## Short task
Write each line out again exactly as written.

## Supplied information
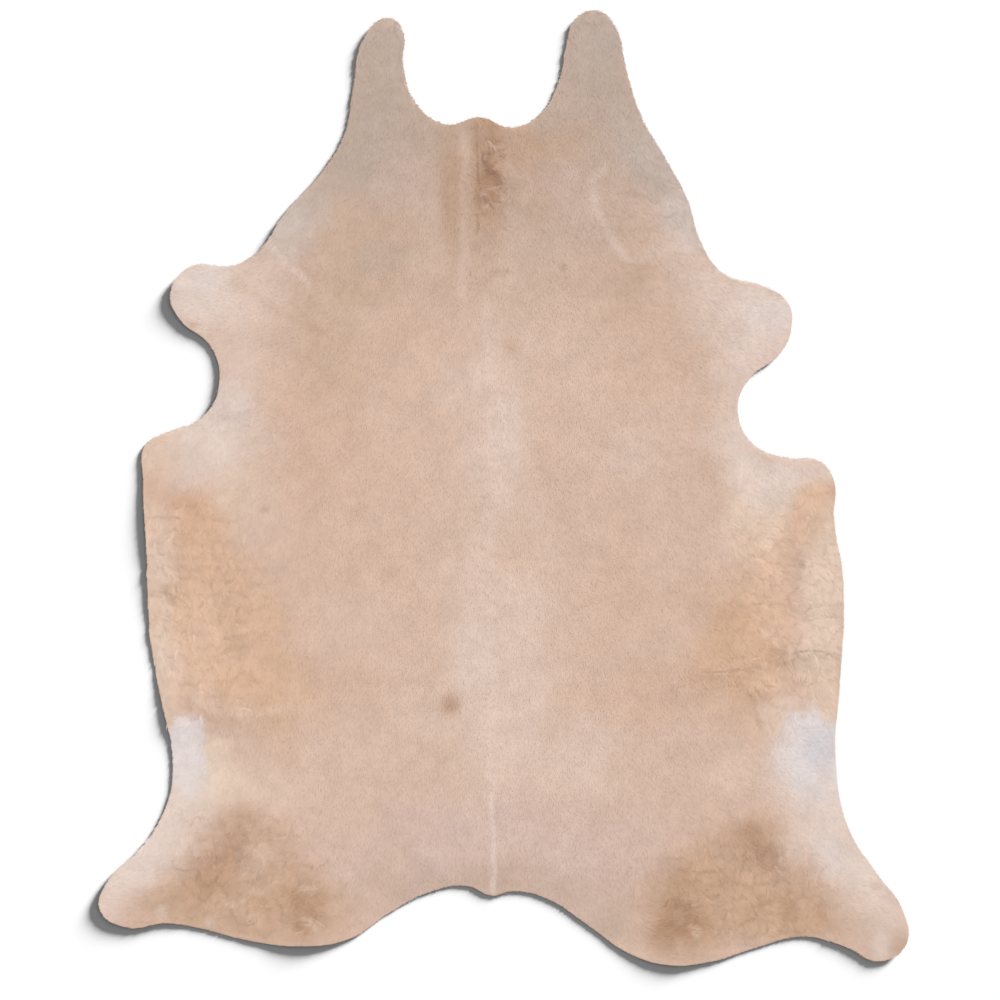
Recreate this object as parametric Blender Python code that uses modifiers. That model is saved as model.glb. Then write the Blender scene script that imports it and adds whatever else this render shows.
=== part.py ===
"""Hair-on cowhide rug, one whole hide lying flat on the floor with its coat up.

Metres, +Z up. +X is the right side seen from above and +Y runs towards the neck.
The origin is on the floor, under the middle of the outline.
"""

from collections import namedtuple
import math

import bmesh
import bpy
from mathutils import Vector
from mathutils.geometry import delaunay_2d_cdt
from mathutils.kdtree import KDTree

# Driving dimensions
LENGTH = 2.130
WIDTH = 1.804
THICKNESS = 0.005
RIM_ROUNDING = 0.0016
RIM_STEPS = 2
CURVE_STEPS = 4
MESH_PITCH = 0.055
RIM_CLEARANCE = 0.026
FLAT_BELOW = 0.0004

COAT_COLOUR = (0.66, 0.48, 0.37, 1.0)
COAT_ROUGHNESS = 0.85

# The trimmed edge, clockwise from the left neck flap. Each section holds its knots as (across, along).
OUTLINE = {
    "left neck flap": ((-0.333, 0.902), (-0.313, 0.998), (-0.260, 1.049), (-0.225, 1.025), (-0.222, 0.940)),
    "neck edge": ((-0.195, 0.861), (-0.126, 0.812), (-0.052, 0.828), (0.021, 0.805), (0.084, 0.837)),
    "right neck flap inside": ((0.124, 0.906), (0.142, 0.991), (0.162, 1.047), (0.209, 1.066)),
    "right neck flap outside": ((0.253, 1.025), (0.273, 0.944)),
    "right shoulder": ((0.307, 0.833), (0.362, 0.737), (0.411, 0.643), (0.443, 0.543), (0.487, 0.481)),
    "right fore leg": ((0.581, 0.450), (0.634, 0.414), (0.643, 0.358), (0.617, 0.298)),
    "right armpit": ((0.550, 0.244), (0.523, 0.173), (0.559, 0.097), (0.630, 0.069)),
    "right flank": ((0.710, 0.058), (0.739, 0.010), (0.738, -0.064), (0.759, -0.217), (0.750, -0.452)),
    "right stifle": ((0.741, -0.585), (0.770, -0.759), (0.840, -0.869)),
    "right hind leg": ((0.889, -0.938), (0.898, -1.020), (0.837, -1.056), (0.764, -1.024), (0.670, -1.001)),
    "right rump": ((0.561, -1.027), (0.472, -1.055), (0.367, -1.064), (0.282, -1.039), (0.193, -0.978)),
    "tail notch": ((0.095, -0.915), (0.017, -0.900), (-0.023, -0.910), (-0.081, -0.888)),
    "left rump": ((-0.164, -0.902), (-0.258, -0.951), (-0.342, -1.006), (-0.454, -1.022), (-0.576, -1.008)),
    "left hind leg": ((-0.677, -0.982), (-0.755, -0.971), (-0.833, -0.981), (-0.898, -0.942),
                      (-0.884, -0.882)),
    "left stifle": ((-0.806, -0.802), (-0.748, -0.704), (-0.737, -0.597), (-0.762, -0.474)),
    "left flank": ((-0.789, -0.318), (-0.795, -0.139), (-0.802, 0.017)),
    "left armpit": ((-0.797, 0.097), (-0.744, 0.127), (-0.668, 0.159), (-0.632, 0.233), (-0.652, 0.316)),
    "left fore leg": ((-0.719, 0.374), (-0.741, 0.429), (-0.699, 0.492), (-0.597, 0.497)),
    "left shoulder": ((-0.539, 0.534), (-0.481, 0.621), (-0.405, 0.704), (-0.351, 0.797)),
}

# Long soft creases where the skin stands a little off the floor, from start to end
Crease = namedtuple("Crease", "name start end half_width height")
CREASES = (
    Crease("spine", (-0.026, -0.84), (-0.026, 0.54), 0.070, 0.0020),
    Crease("neck", (-0.070, 0.79), (-0.060, 0.58), 0.050, 0.0030),
    Crease("left shoulder", (-0.512, 0.556), (-0.425, 0.470), 0.050, 0.0050),
    Crease("left shoulder roll", (-0.430, 0.585), (-0.375, 0.730), 0.055, 0.0030),
    Crease("left armpit", (-0.650, 0.171), (-0.520, 0.150), 0.050, 0.0050),
    Crease("left flank", (-0.735, -0.251), (-0.590, -0.215), 0.060, 0.0030),
    Crease("left stifle", (-0.735, -0.501), (-0.535, -0.485), 0.055, 0.0040),
    Crease("left hind leg", (-0.554, -0.764), (-0.790, -0.900), 0.060, 0.0050),
    Crease("left rump", (-0.390, -0.820), (-0.430, -0.990), 0.060, 0.0040),
    Crease("right neck", (0.215, 0.740), (0.222, 0.585), 0.050, 0.0040),
    Crease("right shoulder", (0.225, 0.580), (0.285, 0.500), 0.050, 0.0040),
    Crease("right fore leg upper", (0.371, 0.541), (0.540, 0.395), 0.055, 0.0045),
    Crease("right fore leg lower", (0.416, 0.500), (0.490, 0.290), 0.055, 0.0035),
    Crease("right flank", (0.745, -0.367), (0.438, -0.411), 0.055, 0.0045),
    Crease("right stifle", (0.535, -0.430), (0.575, -0.490), 0.050, 0.0030),
    Crease("right hind leg", (0.561, -0.786), (0.790, -0.930), 0.060, 0.0050),
    Crease("right rump", (0.394, -0.830), (0.376, -1.000), 0.060, 0.0040),
)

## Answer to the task
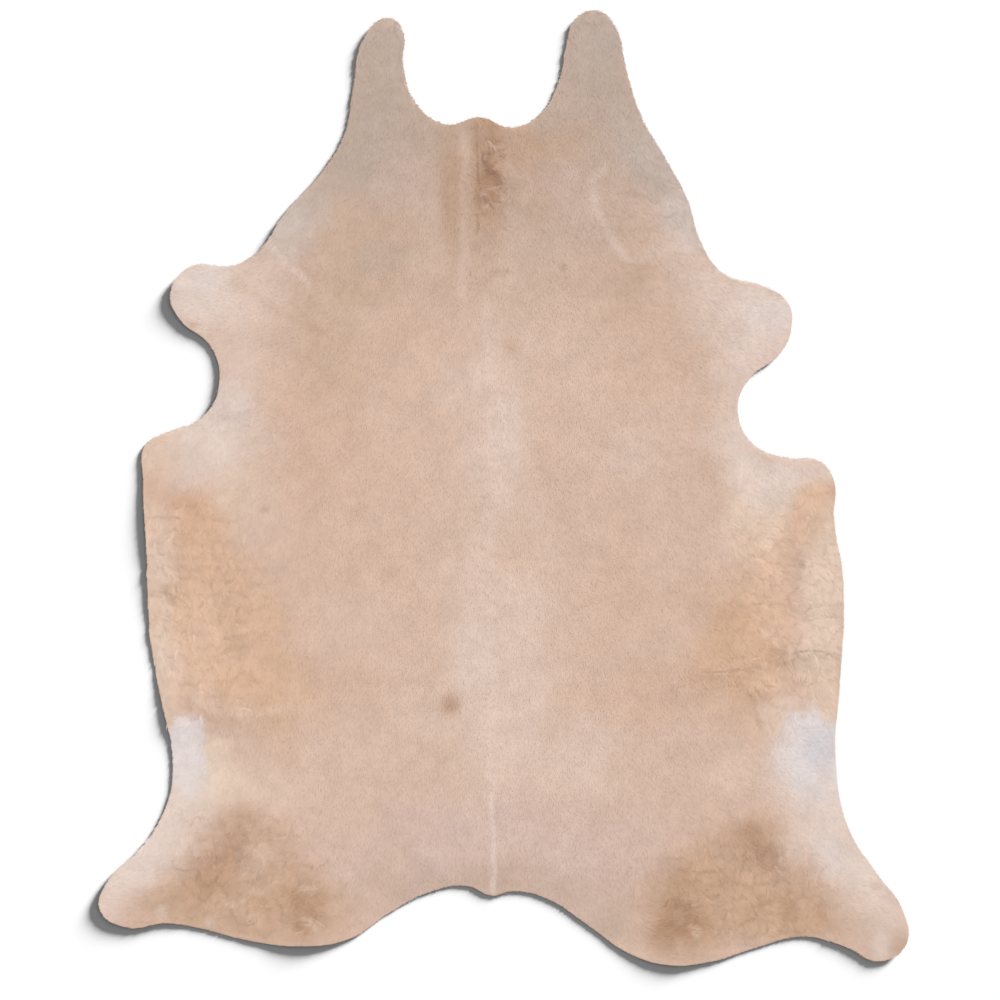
Recreate this object as parametric Blender Python code that uses modifiers. That model is saved as model.glb. Then write the Blender scene script that imports it and adds whatever else this render shows.
=== part.py ===
"""Hair-on cowhide rug, one whole hide lying flat on the floor with its coat up.

Metres, +Z up. +X is the right side seen from above and +Y runs towards the neck.
The origin is on the floor, under the middle of the outline.
"""

from collections import namedtuple
import math

import bmesh
import bpy
from mathutils import Vector
from mathutils.geometry import delaunay_2d_cdt
from mathutils.kdtree import KDTree

# Driving dimensions
LENGTH = 2.130
WIDTH = 1.804
THICKNESS = 0.005
RIM_ROUNDING = 0.0016
RIM_STEPS = 2
CURVE_STEPS = 4
MESH_PITCH = 0.055
RIM_CLEARANCE = 0.026
FLAT_BELOW = 0.0004

COAT_COLOUR = (0.66, 0.48, 0.37, 1.0)
COAT_ROUGHNESS = 0.85

# The trimmed edge, clockwise from the left neck flap. Each section holds its knots as (across, along).
OUTLINE = {
    "left neck flap": ((-0.333, 0.902), (-0.313, 0.998), (-0.260, 1.049), (-0.225, 1.025), (-0.222, 0.940)),
    "neck edge": ((-0.195, 0.861), (-0.126, 0.812), (-0.052, 0.828), (0.021, 0.805), (0.084, 0.837)),
    "right neck flap inside": ((0.124, 0.906), (0.142, 0.991), (0.162, 1.047), (0.209, 1.066)),
    "right neck flap outside": ((0.253, 1.025), (0.273, 0.944)),
    "right shoulder": ((0.307, 0.833), (0.362, 0.737), (0.411, 0.643), (0.443, 0.543), (0.487, 0.481)),
    "right fore leg": ((0.581, 0.450), (0.634, 0.414), (0.643, 0.358), (0.617, 0.298)),
    "right armpit": ((0.550, 0.244), (0.523, 0.173), (0.559, 0.097), (0.630, 0.069)),
    "right flank": ((0.710, 0.058), (0.739, 0.010), (0.738, -0.064), (0.759, -0.217), (0.750, -0.452)),
    "right stifle": ((0.741, -0.585), (0.770, -0.759), (0.840, -0.869)),
    "right hind leg": ((0.889, -0.938), (0.898, -1.020), (0.837, -1.056), (0.764, -1.024), (0.670, -1.001)),
    "right rump": ((0.561, -1.027), (0.472, -1.055), (0.367, -1.064), (0.282, -1.039), (0.193, -0.978)),
    "tail notch": ((0.095, -0.915), (0.017, -0.900), (-0.023, -0.910), (-0.081, -0.888)),
    "left rump": ((-0.164, -0.902), (-0.258, -0.951), (-0.342, -1.006), (-0.454, -1.022), (-0.576, -1.008)),
    "left hind leg": ((-0.677, -0.982), (-0.755, -0.971), (-0.833, -0.981), (-0.898, -0.942),
                      (-0.884, -0.882)),
    "left stifle": ((-0.806, -0.802), (-0.748, -0.704), (-0.737, -0.597), (-0.762, -0.474)),
    "left flank": ((-0.789, -0.318), (-0.795, -0.139), (-0.802, 0.017)),
    "left armpit": ((-0.797, 0.097), (-0.744, 0.127), (-0.668, 0.159), (-0.632, 0.233), (-0.652, 0.316)),
    "left fore leg": ((-0.719, 0.374), (-0.741, 0.429), (-0.699, 0.492), (-0.597, 0.497)),
    "left shoulder": ((-0.539, 0.534), (-0.481, 0.621), (-0.405, 0.704), (-0.351, 0.797)),
}

# Long soft creases where the skin stands a little off the floor, from start to end
Crease = namedtuple("Crease", "name start end half_width height")
CREASES = (
    Crease("spine", (-0.026, -0.84), (-0.026, 0.54), 0.070, 0.0020),
    Crease("neck", (-0.070, 0.79), (-0.060, 0.58), 0.050, 0.0030),
    Crease("left shoulder", (-0.512, 0.556), (-0.425, 0.470), 0.050, 0.0050),
    Crease("left shoulder roll", (-0.430, 0.585), (-0.375, 0.730), 0.055, 0.0030),
    Crease("left armpit", (-0.650, 0.171), (-0.520, 0.150), 0.050, 0.0050),
    Crease("left flank", (-0.735, -0.251), (-0.590, -0.215), 0.060, 0.0030),
    Crease("left stifle", (-0.735, -0.501), (-0.535, -0.485), 0.055, 0.0040),
    Crease("left hind leg", (-0.554, -0.764), (-0.790, -0.900), 0.060, 0.0050),
    Crease("left rump", (-0.390, -0.820), (-0.430, -0.990), 0.060, 0.0040),
    Crease("right neck", (0.215, 0.740), (0.222, 0.585), 0.050, 0.0040),
    Crease("right shoulder", (0.225, 0.580), (0.285, 0.500), 0.050, 0.0040),
    Crease("right fore leg upper", (0.371, 0.541), (0.540, 0.395), 0.055, 0.0045),
    Crease("right fore leg lower", (0.416, 0.500), (0.490, 0.290), 0.055, 0.0035),
    Crease("right flank", (0.745, -0.367), (0.438, -0.411), 0.055, 0.0045),
    Crease("right stifle", (0.535, -0.430), (0.575, -0.490), 0.050, 0.0030),
    Crease("right hind leg", (0.561, -0.786), (0.790, -0.930), 0.060, 0.0050),
    Crease("right rump", (0.394, -0.830), (0.376, -1.000), 0.060, 0.0040),
)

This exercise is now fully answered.